Flying (Flying: A Trilogy) Reviews


  • Jenny T

    This is the fictional biography of Peter Leroy, the "Birdboy of Babbington", a teenager who flew from Long Island to New Mexico in a homemade winged motorcycle in the 1950s. Well, almost flew. And really, it's the journey that makes the story, not the arrival.

    Told from the point of view of Peter as an older man as he reads his "memoirs" to his wife on a road trip, this was a beautiful, chucklesome story of hope and adventure. Peter's wife Albertine is a wonderful character in her own right, and theirs is one of my favorite literary relationships ever. Took me awhile to get through this one, but it certainly wasn't one to rush.

  • Karen Rudloff

    Overall good story but way too wordy. Can easily skip 100s of pages and not lose your place in the story.

  • Alan

    I had previously read four of Eric Kraft's books and enjoyed them very much. But this latest installment in the imaginary memoirs of Peter Leroy was a major disappointment. It was like spending many hours trapped on a transcontinental railroad sitting next to a boring, self-absorbed, self-indulgent traveling companion who will not SHUT UP.
    Previously entries in this series have been charming, whimsical and sweetly innocent. But now we're weighed down by our protagonist's (and author's) delusions of grandeur. I lost count of the references to Proust and Kafka. Leroy (Kraft) seems to have drunk the kool aid and come to the conclusion that he is a literary personage of real importance, and as such, every one of his tiresome observations suddenly takes on cosmic importance. He's not and they don't.
    The slight tale concerns how Peter pedals a bike with wings that's supposed to fly but does not across Amerika (in the Kafkaeque sense because this country bears no resemblance to the real America).
    Interspersed with this, the present-day Peter, even more loquacious than he was a youth, accompanied by his wife Albertine (how Proustian) recreate the trip in an electric car.
    Along the way, he has various and sundry picaresque experiences -- but more often he just drones on about anything that enters his head.
    This is a very sad development and I take no pleasure in writing these words. As long as he didn't take himself too seriously, Kraft was a delight and a treasure. But in this book he and his hero have both become pretentious bores.

  • Harlan

    Flying is a novel in three parts and two eras, a high-school aged boy from Long Island on his cross-country adventure via aerocycle, and the middle-aged man with his wife retracing his path. The first part, Taking Off, was brilliant, insightful, and hilarious, with thoughts on nostalgia, small towns, and fame. Kraft's writing here was clever, with great anecdotes, and thoughtful ideas. But after this first 175 pages, the novel starts to drag. The anecdotes become heavy-handed and long-winded, the plot starts to feel flat, and the reader just wishes the book were 200 pages shorter. Or maybe 300 pages shorter. Fortunately, the last section of the novel, with the protagonist in New Mexico, winds up the novel on an amusing note about the teenage years for geeky kids. [return][return]This novel felt like it should have been split up. There were too many ideas, themes, and most of all, too many words for one book. A heavier hand by the editor would have been valuable as well. Still, for readers with time on their hands and the willingness to slog through some excess prose, the best parts of this novel are well worth it.

  • Kathleen Maher

    I read this book as a participant in Ed Champion's roundtable discussions before it was released. It's funny and fantastical. Fantasy is not a genre I appreciate and when I say it's fantastical, please don't assume the three short, interconnecting novels told by narrator Peter Leroy fit the genre. The quixotic adventure plays with a number of 20th century fantasies, skews the era's pieties, and is laugh out loud funny.
    Ingenuity, timing, drawing, pop culture, high culture: he makes his way through time and space in one happy tale after another, and many of his imagined machines and fads and communal enthusiasms seem prescient even when they're playing with recent history.
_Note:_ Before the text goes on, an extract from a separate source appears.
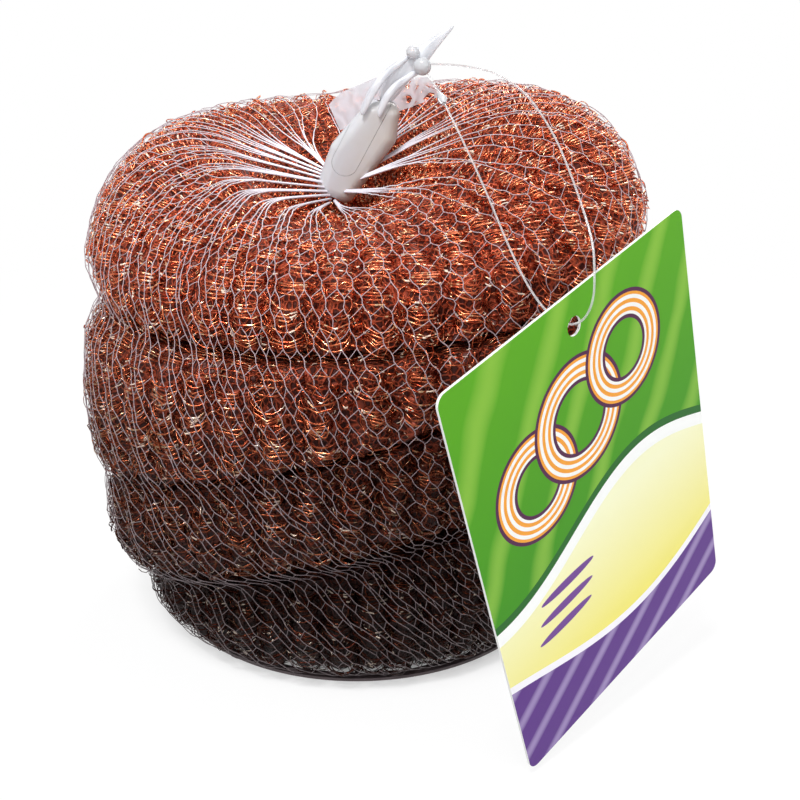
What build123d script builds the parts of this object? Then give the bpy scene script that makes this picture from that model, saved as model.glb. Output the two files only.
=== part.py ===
from build123d import *
from collections import namedtuple
from math import cos, hypot, pi, radians, sin, tan
import os

os.makedirs("parts", exist_ok=True)

# A retail pack of coil pot scrubbers. Four knitted copper scourers are squashed into a pile
# in a tube of net, which is gathered at the top in a moulded clip. A filament loop through
# the gathered end carries a printed card.
# The origin is on the floor under the pile's axis, +X to the right and -Y to the front.

# Driving dimensions, in millimetres

# The pile of scourers; the radius is measured in the valleys between the columns of loops
scourer_radius = 51.2
pile_height = 95.3
foot_radius = 36.0
seam_depth = 8.4
front_valley_depth = 9.5
back_valley_depth = 2.5
back_valley_heading = 95.0
loop_columns = 44
column_relief = 2.1
tuck_radius = 9.0
tuck_depth = 3.0

# The net bag
net_thickness = 0.6
net_clearance = 0.45
net_strands = 24
strand_width = 0.9
strand_thickness = 0.5
weld_radius = 6.0
weld_clearance = 0.3

# Where the net is gathered, and the bundle of strands there
gather_right = -6.0
gather_rise = 4.9
neck_radius = 2.6
neck_clearance = 0.3
net_seat = 0.1

# The moulded clip and its latch
clip_lean = 29.0
clip_length = 22.5
clip_width = 9.4
clip_thickness = 6.0
clip_corner_round = 2.4
clip_edge_round = 2.2
latch_width = 5.0
latch_thickness = 1.5
latch_clearance = 0.06
channel_width = 3.2
channel_thickness = 2.0

# The net's gathered end above the clip and its pressed edge behind it
film_clearance = 0.15
film_pleats = 7
film_length = 39.8
film_thickness = 0.4

# The filament loop and its lock; the lock's place is measured in the clip's frame
filament_diameter = 0.35
filament_sides = 8
lock_ball_diameter = 3.2
lock_socket_diameter = 2.4
lock_clearance = 0.2
lock_across = 2.6
lock_front = 2.6
lock_along = 30.4
barb_diameter = 1.8
barb_length = 3.2
barb_clearance = 0.08

# The printed card
card_width = 55.0
card_height = 75.0
card_thickness = 0.45
card_corner = 1.8
card_hole_diameter = 3.0
card_hole_inset = 5.2
card_heading = 43.7
card_turn = 18.2
card_hole_right = 31.4
card_hole_front = 61.3
card_hole_height = 75.7

# One overrun serves every cutter that passes right through
cut_overrun = 1.0

# Proportions

# Each scourer from the floor up: radius, shift to the right and shift to the back,
# as shares of the scourer radius
pile_shares = {
    "scourer_bottom": (0.85, -0.02, 0.01),
    "scourer_lower": (0.905, -0.075, -0.05),
    "scourer_upper": (1.0, -0.025, -0.02),
    "scourer_top": (1.0, 0.01, 0.05),
}
# The planes between the scourers from the floor up: height as a share of the pile's height,
# then the rise to the right and the rise to the back
seam_shares = (
    (0.0, 0.0, 0.0),
    (0.205, 0.24, -0.18),
    (0.485, 0.28, -0.06),
    (0.71, 0.07, 0.03),
    (1.0, 0.08, 0.1),
)
# How deep the notch at each plane is, and how far it is filled towards the front
seam_depth_shares = (1.0, 1.0, 0.35, 0.85, 1.0)
seam_fill_shares = (0.0, 0.0, 0.9, 0.9, 0.0)
fill_heading = -70.0
bulge_power_share = 2.4
# Stations up the side of a scourer, as shares of its height
side_shares = (0.0, 0.12, 0.5, 0.88, 1.0)
# Stations over the crown of the top scourer: radius, height, depth of the crown's valleys
# and how much of a column's relief points up
crown_shares = (
    (1.0, 0.36, 0.1, 0.0),
    (0.965, 0.6, 0.45, 0.35),
    (0.885, 0.81, 0.8, 0.6),
    (0.75, 0.95, 1.0, 0.75),
    (0.59, 1.0, 1.0, 0.59),
    (0.44, 0.95, 1.0, 0.44),
    (0.31, 0.8, 0.8, 0.28),
    (0.19, 0.56, 0.4, 0.1),
    (0.1, 0.34, 0.1, 0.0),
    (0.085, 0.28, 0.0, 0.0),
)
# How much of a strand's width overlaps its neighbour at a knot
knot_share = 0.35
# The strands run straight to the gather where they lie closer than this many widths
bunch_share = 3.0
# The corners of the clip's outline from its foot round to the right: shares of its half width
# and its length
clip_shares = (
    (-0.86, 0.03),
    (0.62, 0.06),
    (1.08, 0.72),
    (0.52, 1.02),
    (-0.62, 0.9),
    (-1.12, 0.44),
)
# The latch's lower end as a share of the clip's length, and its shift as a share of the width
latch_low_share = 0.38
latch_shift_share = 0.16
# The gathered film above the channel: distance along the clip, shift to the right,
# half width and half thickness, as shares of the film's length
film_shares = (
    (0.6, -0.012, 0.056, 0.032),
    (0.68, -0.008, 0.052, 0.026),
    (0.755, 0.03, 0.058, 0.022),
    (0.84, 0.048, 0.036, 0.014),
    (1.0, 0.112, 0.006, 0.005),
)
# How far the film's inner folds lie from its middle, as a share of the outer ones
pleat_share = 0.7
# The net's pressed edge behind the clip: shift to the right and distance along the clip,
# as shares of the clip's length
edge_shares = (
    (-0.22, 0.55),
    (0.15, 0.94),
    (0.38, 1.2),
    (0.35, 1.25),
    (0.21, 1.28),
    (0.1, 1.22),
    (-0.16, 1.07),
    (-0.36, 0.82),
    (-0.4, 0.69),
)
# The way from the lock's ball to its socket
socket_share = (-0.567, 0.2, 0.8)
# The filament's arcs take this share of the shorter run beside them
arc_share = 0.45

# One ring round the pile: its radius and place, how deep the valleys are there, how far
# the columns stand out and up, and how it is drawn to the seam's ring towards the front
Station = namedtuple("Station", "radius number lift centre valley relief rise fill fill_shift")


def level(number):
    """Height, rise to the right and rise to the back at a place between two seams."""
    lower = min(int(number), len(seam_shares) - 2)
    share = number - lower
    low, high = seam_shares[lower], seam_shares[lower + 1]
    height, right, back = (a + (b - a) * share for a, b in zip(low, high))
    return net_thickness + height * pile_height, right, back


def layer_place(number):
    """Radius and centre of the scourer at one place in the pile."""
    radius, right, back = (share * scourer_radius for share in list(pile_shares.values())[number])
    return radius, Vector(right, back, 0)


def plain_station(radius, number, centre, lift=0.0):
    """A ring without relief, as in a scourer's flat faces."""
    return Station(radius, number, lift, centre, 0.0, 0.0, 0.0, 0.0, Vector(0, 0, 0))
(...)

    (I've mentioned this before, but if anyone's reading my reviews here, it probably bears repeating: As a mostly unpublished writer who finds writing a daredevil act, I put up reviews here if I found the book an astonishing artistic achievement: hence, the preponderance of five stars.)

  • Rachel

    A very slow - and frustrating - start. Honestly, if I weren't reading this for a book club, I'm not sure how diligently I would have pushed through the first part. Once I got through the longer rambling sections of philosophy and pertinence, a plot finally caught the ignition and took flight; I was a much happier reader then. The middle & last part of this book bumped it from a 2 to a 3. I greatly enjoyed "On the Wing" and "Flying Home," though the narrator's paranoia about the "flyguys" seems somehow ironic...and annoying irrational. Other than that, though, a pleasant read. I would recommend it, though with the caution that the first part is slow...that's okay. The rest of it is worth it.

  • Janet

    Surreal and deeply funny take on the great American road trip novel. I couldn't stop laughing. I love the structure of interweaving Peter's teenage "flight" to New Mexico with his present day road trip with Albertine. Both stories dovetail nicely and the ending still manages to surprise. Peter and Albertine are wonderfully developed -- you start to feel like you know them. Great fun to read.
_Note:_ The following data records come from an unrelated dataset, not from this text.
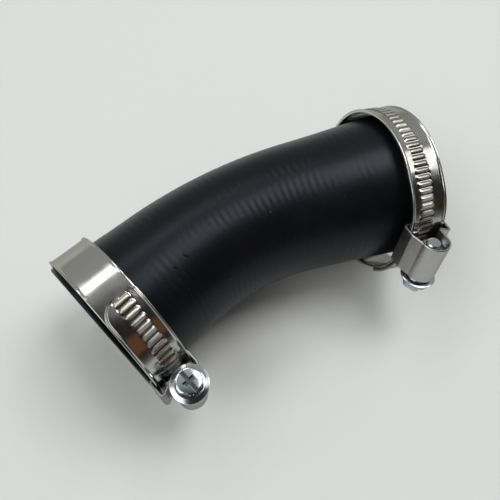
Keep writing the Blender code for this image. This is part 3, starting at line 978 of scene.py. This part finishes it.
def makeFloor():
    half = studio["floorSize"] / 2
    corners = ((-half, -half, 0), (half, -half, 0), (half, half, 0), (-half, half, 0))
    shell = bmesh.new()
    shell.faces.new([shell.verts.new(corner) for corner in corners])
    mesh = bpy.data.meshes.new("floor")
    shell.to_mesh(mesh)
    shell.free()
    material = newFinish("paleFloor", studio["floorColour"], 0.0, studio["floorRoughness"])[0]
    floor = addPiece("floor", mesh, material)


def makeLights():
    world = bpy.data.worlds.new("studio")
    bpy.context.scene.world = world
    world.use_nodes = True
    sheet = Sheet(world.node_tree)
    way = sheet.node("ShaderNodeTexCoord")[0]

    def facing(side, low, high):
        # 1 where the room lies towards a side, soft at its edge
        unit = tuple(Vector(side).normalized())
        share = sheet.node("ShaderNodeVectorMath", {"operation": "DOT_PRODUCT"}, {0: way, 1: unit})[0]
        return share.soft(low, high)

    dark = facing(studio["darkSide"], *studio["darkSpread"])
    warm = facing(studio["warmSide"], *studio["warmSpread"])
    tone = sheet.mixed(dark, (*studio["roomTone"], 1.0), (*studio["darkTone"], 1.0))
    tone = sheet.mixed(warm, tone, (*studio["warmTone"], 1.0))
    sheet.tree.links.new(tone.socket, world.node_tree.nodes["Background"].inputs["Color"])
    for lamp in studio["lamps"]:
        light = bpy.data.lights.new(lamp["name"], "AREA")
        light.shape = "RECTANGLE"
        light.size, light.size_y = lamp["size"]
        light.energy = lamp["power"]
        item = bpy.data.objects.new(lamp["name"], light)
        bpy.context.scene.collection.objects.link(item)
        item.location = lamp["place"]
        aim = Vector(studio["lampTarget"]) - item.location
        item.rotation_euler = aim.to_track_quat("-Z", "Y").to_euler()


def makeCamera():
    lens = bpy.data.cameras.new("camera")
    lens.sensor_width = 36.0
    lens.lens = studio["lens"]
    lens.clip_start = 0.005
    item = bpy.data.objects.new("camera", lens)
    bpy.context.scene.collection.objects.link(item)
    item.location = studio["cameraPlace"]
    item.rotation_euler = studio["cameraTurn"]
    bpy.context.scene.camera = item


makeFloor()
makeLights()
makeCamera()
bpy.context.scene.view_settings.view_transform = "Standard"
print("studio ready")
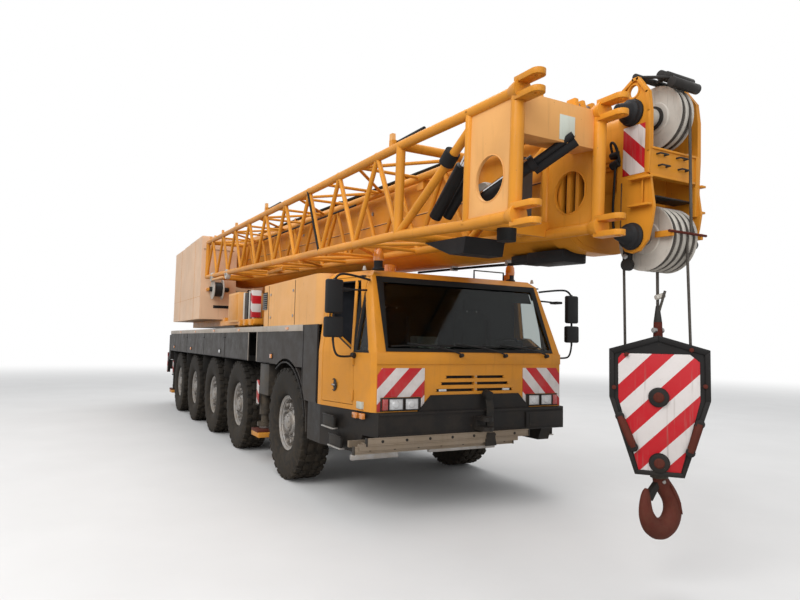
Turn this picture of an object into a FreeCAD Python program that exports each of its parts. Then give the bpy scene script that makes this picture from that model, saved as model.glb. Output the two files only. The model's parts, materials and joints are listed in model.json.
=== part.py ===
import FreeCAD, Part
import math
import os

import Sketcher

# A five-axle mobile crane with a telescopic boom and a lattice jib stowed on its right side.
# +X is forward, +Y is the crane's left and +Z is up, in millimetres. The origin is on the
# ground, under the middle of the whole machine. The boom's own pieces are laid out along the
# boom: u forward from the foot pin and w up from it, and the boom's placement tips them.

V = FreeCAD.Vector
DOC = FreeCAD.newDocument("MobileCrane")
LEFT_RIGHT = (("left", 1), ("right", -1))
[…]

    Now to go out in search of the BCB (Big Cheap Breakfast) :-)

  • Gil

    Here it is at last, in a bizarre paperback from Picador. Mini dust jacket with book flaps, which is the totality of the outside binding, and untrimmed edges. Ah, but it is finally in my hot little hands. I have loved every Peter Leroy book so far, and I know already this will be excellent (okay, I read excerpts).

  • Kevin Hodgson

    I read about this one in Newsweek. I like the plot idea but the dialogue seems a bit stilted so far. Not so much that I won't read it on the airplane to California next week.

  • Bre

    Most boring book I've ever read!

  • Paul

    Part of a series. This is a fantasy that I felt was a lot of fun. Made me seek out more by this author, but this is among his best. Also try Herb and Lorna.